During the trip I often got up and wandered around, though I never strayed far from my 'base camp'. I instinctively kept close to where I had established myself with my blanket, food, and belongings. At some points I was up and dancing around, while at others I sat huddled under my blanket with my eyes closed, simply taking in the music and glorying in what I can only describe as a fierce sort of peace. I felt gloriously at peace, rather than tranquil, I was filled with the excitement of it. In some fevered moments, I developed a close acquaintance with a slender tree stump jutting up in the center of the clearing, having some quite enlightening, though unfortunately one-sided conversations with it.

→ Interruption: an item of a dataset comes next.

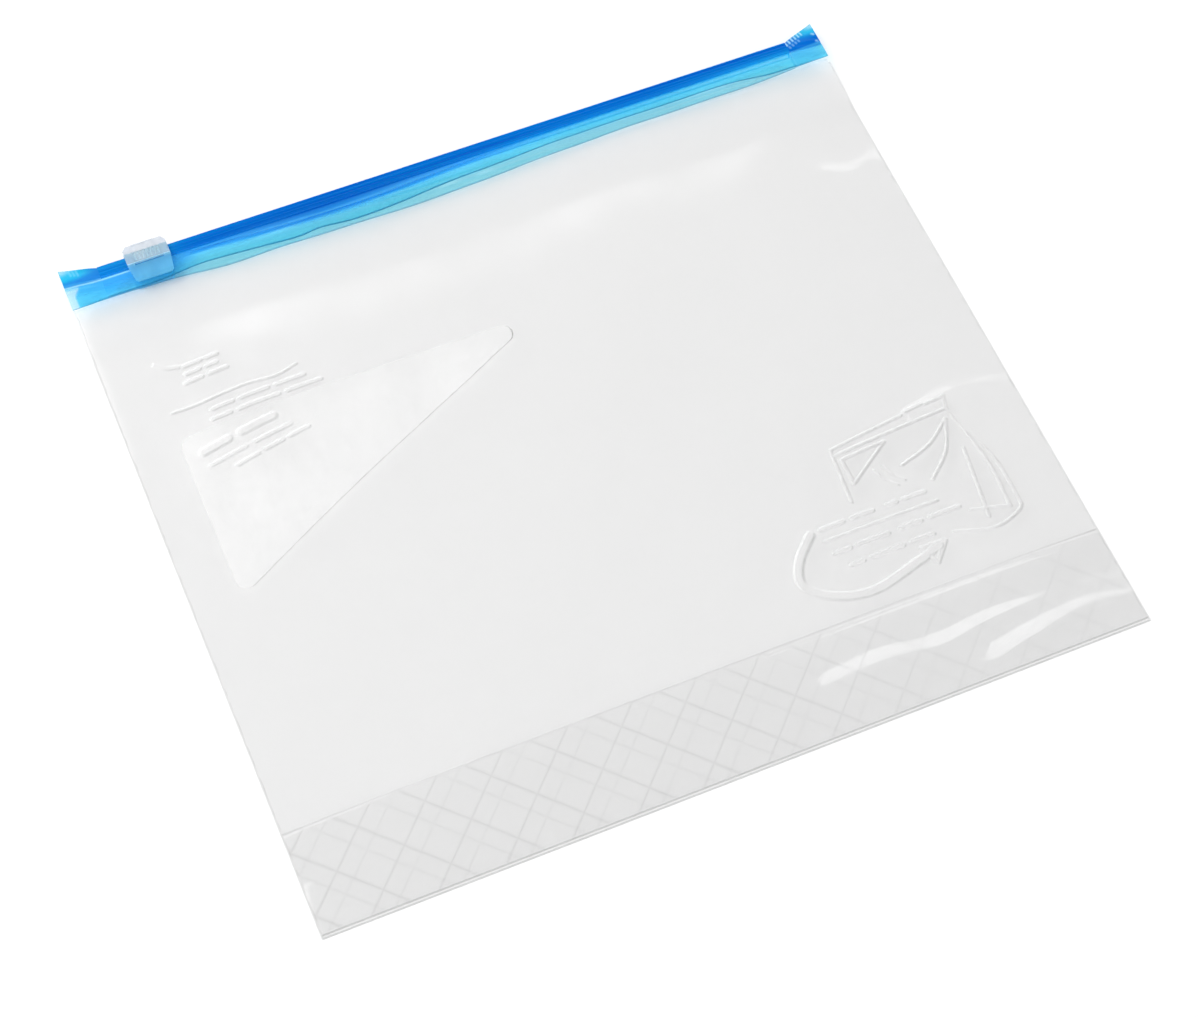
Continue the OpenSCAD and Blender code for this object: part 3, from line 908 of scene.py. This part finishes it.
def zip_rail(name, side, lock, pale_foot, replaces):
    """A rail with its half of the lock, which points at the other strip. side is 1 for the front rail, and
    pale_foot is how much of the rail's lower part is pale away from the middle of the zip."""
    outline = rail_outline([RAIL_LOW + up for up in RAIL_GROOVES]) + lock
    rings = np.array([[(x, h, ZIP_MID + side * z) for h, z in outline] for x in steps(-ZIP_END, ZIP_END, 6)])
    x, h = rings[..., 0].ravel(), rings[..., 1].ravel()
    made = loft(name, rings, {"deep": rail_deep(x, h, pale_foot)}, crisp=35)
    return finished(made, RAIL_PLASTIC, "zip_profile", replaces)


def both_ways(half):
    """An outline that is the same above and below the middle of the lock."""
    middle = RAIL_LOW + 2
    return [(middle + h, z) for h, z in half] + [(middle - h, z) for h, z in half[::-1]]


def barbed_rib():
    """The front strip's half of the lock."""
    return both_ways([(0.4, INNER_Z), (0.4, -0.15), (0.75, -0.15), (0.25, -0.75)])


def jaws():
    """The rear strip's half: two jaws that close round the barbs."""
    inside = [(0.8, -0.3), (0.5, -0.1), (0.5, 0.05), (1.0, 0.05), (1.0, INNER_Z)]
    return both_ways([(1.5, INNER_Z), (1.5, -0.3), *inside])


def end_weld(name, side, box, band, clear_from, crimps, replaces):
    """A melted end. Its faces start as those of the zip and close up towards the cut edge, where its top
    flares. band says where the rails' deep blue begins and ends at the cut edge: how far above their foot,
    and how far above their top."""
    ear = box[1][1] - BAG_H
    low_edge = [0, 0.012, 0.024, 0.036]
    up = np.concatenate([low_edge, np.linspace(0.05, 0.5, 14), np.linspace(0.5, 1, 30)[1:]])
    shares, faces = net(steps(0, WELD_L, 0.3) / WELD_L, up)
    if side < 0:
        faces = faces[:, ::-1]
    t, u = shares.T
    melt = smooth(t)
    x = side * (ZIP_END + WELD_L * t)
    low = FRONT_EDGE(x)
    top = BAG_H + ear * t**FLARE
    h = low + u * (top - low)
    places = np.column_stack([x, h])

    rail_low = RAIL_LOW + band[0] * melt
    in_rail = smooth((h - rail_low + 0.25) / (0.5 + 1.4 * melt))
    full = INNER_Z + FLANGE_T + (RAIL_Z - INNER_Z - FLANGE_T) * in_rail
    half = full * (1 - melt) + 0.5 * melt
    rim = np.clip((top - h) / 0.5, 0, 1)
    half = half * (0.35 + 0.65 * np.sqrt(rim))
    half += 0.03 * ripples(x, h, [(1, 14, 2.6, 0.4), (0.6, -9, 4.7, 2.0)]) * smooth(t * 3) * rim
    crimp = np.zeros(h.shape)
    for start, end, strength in crimps:
        off = distance_to(places, np.array([start, end]))
        crimp = np.maximum(crimp, strength * np.clip(1.25 - off / 0.42, 0, 1))
    front = ZIP_MID + half + 0.12 * crimp
    back = ZIP_MID + half - 2 * half * (0.06 + 0.94 * np.sqrt(np.clip((h - low) / 1.2, 0, 1)))

    behind = smooth((h - rail_low - 1.9 * (1 - melt)) / 0.6)
    rail_blue = 1 - 0.2 * left_share(x)
    blues = [share * rail_blue + (1 - share) * flange_deep(x, h) for share in (behind, in_rail)]
    seam = 0.6 * (side > 0) * (t == 0) * (1 - in_rail)
    marks = {
        "deep": np.concatenate(blues),
        # Painted shade: the cut edge looks darker, because light runs along inside it.
        "edge": np.clip(1.3 - (h - low) / 0.25, 0, 1),
        "tip": smooth(t / 0.5) * smooth((h - BAG_H - band[1]) / (0.6 * ear)),
        "clear": np.maximum(clear_from(x, h), seam),
        "pale": np.maximum(crimp, 0.8 * pale_line(x, h - rail_low + RAIL_LOW)),
    }
    made = shell(name, places, faces, back, front - back, marks)
    return finished(made, WELD_PLASTIC, "zip_weld", replaces)


def clear_left(x, h):
    """The flange's colour stops short of the left cut edge, round a corner, and the tip has run clear."""
    rounded = 1.9 * smooth((h - RAIL_LOW + 3.2) / 3.4)
    beside = smooth((-131.2 + rounded - x) / 0.8) * smooth((RAIL_LOW + 0.9 - h) / 0.6)
    tip = 0.6 * smooth((-129 - x) / 4) * smooth((h - RAIL_LOW - 5.4) / 2.4)
    return np.maximum(0.8 * beside, tip)


def clear_right(x, h):
    return 0.55 * smooth((x - 128.5) / 5) * smooth((h - RAIL_LOW - 6.4) / 2.4)


def crimp_bars():
    """The row of short slanted bars that a crimping jaw leaves along the right ear, with a fainter row below.
    Each is (start, end, strength)."""
    made = []
    ear = RIGHT_WELD[1][1] - BAG_H
    for i in range(6):
        x = ZIP_END - 0.1 + 1.35 * i
        top = BAG_H - 0.6 + ear * (max(0, x - ZIP_END) / WELD_L) ** FLARE
        made.append(((x, top), (x + 0.35, top - 1.2), 1.0))
        if i < 4:
            made.append(((x + 0.9, top - 2.0), (x + 1.1, top - 2.5), 0.4))
    dents = [((132.6, 241.6), (133.2, 241.2), 0.9), ((132.9, 238.4), (133.3, 238.1), 0.7)]
    return made + dents


def streaks():
    """Faint upright streaks in the left ear."""
    made = []
    for i in range(3):
        x = -130.9 + 1.1 * i
        made.append(((x, BAG_H + 2.4 - 0.5 * i), (x + 0.3, BAG_H + 0.4 - 0.4 * i), 0.35))
    return made


# ---------- the slider ----------


def dress_slider():
    """The slider keeps its CAD shape, with small moulded radii on its edges."""
    looks = {
        "slider_top_plate": PLATE_PLASTIC,
        "slider_front_wing": WING_PLASTIC,
        "slider_rear_wing": WING_PLASTIC,
        "slider_separator": PLATE_PLASTIC,
    }
    for name, material in looks.items():
        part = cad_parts[name]
        part.data.materials.clear()
        part.data.materials.append(material)
        rounding = part.modifiers.new("moulded_radius", "BEVEL")
        rounding.width = 0.2 * MM
        rounding.segments = 2
        rounding.limit_method = "ANGLE"
        rounding.angle_limit = math.radians(35)


# ---------- the bag ----------

rear_film()
gusset_leaf("gusset_rear_film", 2 * GUSSET_H - GRID_H, 0, "gusset_rear_leaf", 0.4)
gusset_leaf("gusset_front_film", GRID_H, 1, "gusset_front_leaf", 0.75)
front_film()
turned_fold(
    "gusset_fold", GUSSET_H - FOLD_D, FOLD_D, 1, lambda x: leaf_z(x, GUSSET_H - FOLD_D),
    lambda x: PLY + leaf_spread(x, GUSSET_H - FOLD_D), "gusset_inner_fold", GUSSET_FILM, "gusset_film", 0.5,
)
turned_fold(
    "rear_bottom_crease", FOLD_D, FOLD_D, -1, lambda x: 0.0,
    lambda x: PLY, "rear_bottom_fold", MELTED_FILM, "film", 0.25,
)
turned_fold(
    "front_bottom_crease", LEAF_START, FOLD_D, -1, lambda x: 2 * PLY,
    lambda x: PLY, "front_bottom_fold", MELTED_FILM, "film", 0.25,
)
side_bead("left_seal_bead", -1, "left_side_seal")
side_bead("right_seal_bead", 1, "right_side_seal")
write_on_patch()
zip_flange("front_flange", FRONT_EDGE, FRONT_FLANGE[0][2], 0.9, "front_zip_flange")
zip_flange("rear_flange", REAR_EDGE, REAR_FLANGE[0][2], 0.4, "rear_zip_flange")
zip_rail("front_rail", 1, barbed_rib(), 0.1, "front_zip_profile")
zip_rail("rear_rail", -1, jaws(), 2.2, "rear_zip_profile")
end_weld("left_melt", -1, LEFT_WELD, (1.4, -2.5), clear_left, streaks(), "left_end_weld")
end_weld("right_melt", 1, RIGHT_WELD, (0.3, -0.9), clear_right, crimp_bars(), "right_end_weld")
dress_slider()

# ---------- floor, light and camera ----------


def make_floor():
    s = surface("pale_floor")
    tone = s.colour(s.noise(180, 3), grey(0.90), grey(0.915))
    material = s.done(s.add("BsdfDiffuse", {"Color": tone}))
    half = 3.0
    just_below = -0.02 * MM
    mesh = bpy.data.meshes.new("floor")
    round_about = [(-half, -half, 0), (half, -half, 0), (half, half, 0), (-half, half, 0)]
    mesh.from_pydata(round_about, [], [(0, 1, 2, 3)])
    mesh.materials.append(material)
    floor = bpy.data.objects.new("floor", mesh)
    floor.location.z = just_below
    bpy.context.scene.collection.objects.link(floor)


def panel_light(name, azimuth, elevation, distance, size, power, mirrored):
    """A soft square light that looks at the bag. Azimuth is from +Y towards +X. mirrored says whether glossy
    surfaces show it."""
    data = bpy.data.lights.new(name, "AREA")
    data.shape = "SQUARE"
    data.size = size
    data.energy = power
    lamp = bpy.data.objects.new(name, data)
    a, e = math.radians(azimuth), math.radians(elevation)
    out = Vector((math.sin(a) * math.cos(e), math.cos(a) * math.cos(e), math.sin(e)))
    lamp.location = out * distance
    lamp.rotation_mode = "QUATERNION"
    lamp.rotation_quaternion = out.to_track_quat("Z", "Y")
    lamp.visible_glossy = mirrored
    bpy.context.scene.collection.objects.link(lamp)


def studio_world(tent, overhead, near_side):
    """A white light tent with a dark panel overhead, which the flat film and the zip mirror, and a greyer
    near side, which the film mirrors when it is seen from behind."""
    panel = Vector((0.25, 0.15, 0.96)).normalized()
    panel_edge, panel_rim = math.cos(math.radians(28)), math.cos(math.radians(44))
    s = Nodes(bpy.data.worlds.new("studio"))
    direction = s.add("TexCoord", out="Generated")
    towards = s.add("VectorMath", {0: direction, 1: panel}, out="Value", operation="DOT_PRODUCT")
    above = s.spread(towards, panel_rim, panel_edge, tent, overhead, interpolation_type="SMOOTHSTEP")
    beyond = s.add("SeparateXYZ", {0: direction}, out="Y")
    strength = s.math("MULTIPLY", above, s.spread(beyond, -0.8, -0.5, near_side, 1))
    light = s.add("Background", {"Color": WHITE, "Strength": strength})
    bpy.context.scene.world = s.done(light, "World")


def make_camera():
    """Looks down at the bag from its lower left, as its owner would."""
    target = Vector((-6.1, -23.1, 0)) * MM
    distance, azimuth, elevation, roll = 872 * MM, 25.1, 60.57, 2.42
    a, e = math.radians(azimuth), math.radians(elevation)
    ahead = Vector((math.sin(a) * math.cos(e), math.cos(a) * math.cos(e), -math.sin(e)))
    data = bpy.data.cameras.new("camera")
    data.lens = 84.68
    data.sensor_width = 36
    camera = bpy.data.objects.new("camera", data)
    turn = ahead.to_track_quat("-Z", "Y").to_matrix() @ Matrix.Rotation(math.radians(roll), 3, "Z")
    camera.matrix_world = Matrix.Translation(target - ahead * distance) @ turn.to_4x4()
    bpy.context.scene.collection.objects.link(camera)
    bpy.context.scene.camera = camera


make_floor()
studio_world(1.6, 0.1, 0.3)
panel_light("key", -60, 55, 1.2, 0.45, 4.4, False)
panel_light("glint", 112, 64.5, 1.6, 0.42, 1.3, True)
make_camera()
scene = bpy.context.scene
scene.view_settings.view_transform = "Standard"
scene.cycles.transparent_max_bounces = 32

Finally as I began to come down, I decided to leave, as it was getting very dark (being about 9 PM). I packed up my things, said my goodbyes to the clearing and departed for the trail. I was in good spirits despite the darkness and solitude in the forest, until I got to the open part of the trail, where you are still closed in by tall trees, but there is lots of open space beneath the canopies. Essentially you feel very in the open in vulnerable, yet unable to see far beyond the trail in any direction. This was very unnerving, and several times I had the creeping sensation of being watched or pursued, though despite the nastiness of this sensation, it was still an interesting experience, for I realized that for some reason, I feared the unknown creatures in the dark, yet I feared not for my life. Strangely the thought of being killed on that trek back by some horror was not particularly disturbing to me at that moment (not that I desired it, but I didn't feel the usual sickly horror), but rather simply being watched was much more unnerving. This mindset was rather interesting, and focusing on exploring it was what I believe helped to ground me from freaking out. I eventually emerged from the forest onto the road, immediately feeling much better, as if I had overcome a great fear.
At this point I was no longer strongly inebriated, but was still a little shroomy. I got on my bike and began riding home (this is a country rode with little traffic, so I felt safe doing so) and enjoyed the exhilaration of zooming down the side of the road. I decided to make my way to the neighboring town instead of going right home, as I felt like exploring. I enjoyed riding through the town, particularly stopping in a grocery store and puzzling over the fact that they did not carry skittles, my favourite candy. I eventually settled down in a park and finally finished Kiki's Delivery Service while enjoying the beautiful moon above me.
All in all, this was an incredible experience, worth the risk of tripping alone. I can say that without the burden of concerns for other people around me, tripping can be an altogether far more introverted and freeing experience, offering me that much sought after 'connection with the universe'.